# W.I.P - Louen Leoncoeur



## Advertise (Nov 18, 2009)

I needed a break from my nurgle.
So I decided to paint Louen Leoncoeur - King of Bretonnia for fun.
Here is my current status of the project  

Gryphon (Getting there with it.)

























The Base (Almost done. Need some finishing touches):

















C&C are always welcome.


----------



## Yilmar (Sep 12, 2009)

So far looking pretty awesome!
I'll be watching regularly for updates.
Also nice to see some more warhammer models out here.

+ rep


----------



## Advertise (Nov 18, 2009)

Updates coming fast now


----------



## Ste (Aug 28, 2008)

very impressive good job mate cant wait to see more


----------



## Azwraith (Apr 23, 2009)

i think a little gryphonne sepia or delvan mud was on the gold will help heaps besides that looking awesome!


----------



## Advertise (Nov 18, 2009)

Azwraith said:


> i think a little gryphonne sepia or delvan mud was on the gold will help heaps besides that looking awesome!
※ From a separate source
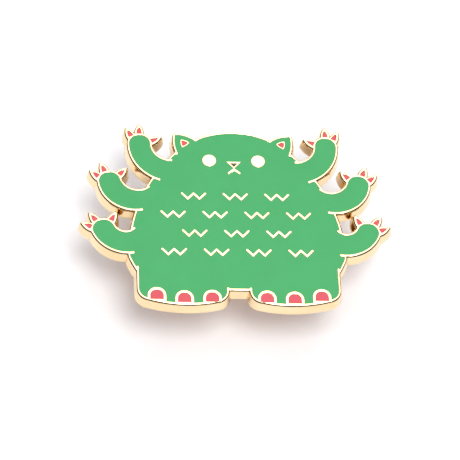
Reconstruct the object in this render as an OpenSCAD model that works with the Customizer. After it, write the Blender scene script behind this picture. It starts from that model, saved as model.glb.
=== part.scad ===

I have tried with Sepia. Not really good with that one. 
But Mud was a great idea. will deffo try that  Cheers


----------



## Advertise (Nov 18, 2009)

The Gryphon is now done 
Started to work on the raider. Does anyone have a good tut on how to paint a nice looking white? Having huge problems there 

Will posts pics tomorrow.


----------



## Advertise (Nov 18, 2009)

Done now. Just some minor mispaint fixes needed.

Azwraith - Mud wash worked great on the gold. Cheers for the tip.


----------



## Azwraith (Apr 23, 2009)

yeah i think the delvan dulls it down a bit and adds good shading.

you can mix a bit of silver into the gold that you use.. and highlight it with that

it gives a good effect too.


----------



## Muppet Science (Apr 2, 2012)

Looks great, man. I've just started painting him too. Was just wondering which paints you used for Beaquis.


----------



## khrone forever (Dec 13, 2010)

before anything else i have to say that that griffon is just a pegasus with a beak :angry:

the white on the beak and hooves looks very flat, could do with a shade of badab black near the skin/fur.

i would also say that dull green isnt a very kingly colour, red/blue/purple would be more royal.

khrone


----------



## Dave T Hobbit (Dec 3, 2009)

It looks as if Advertise has not been on since the middle of last year so might not be able to get back to you about paints.


----------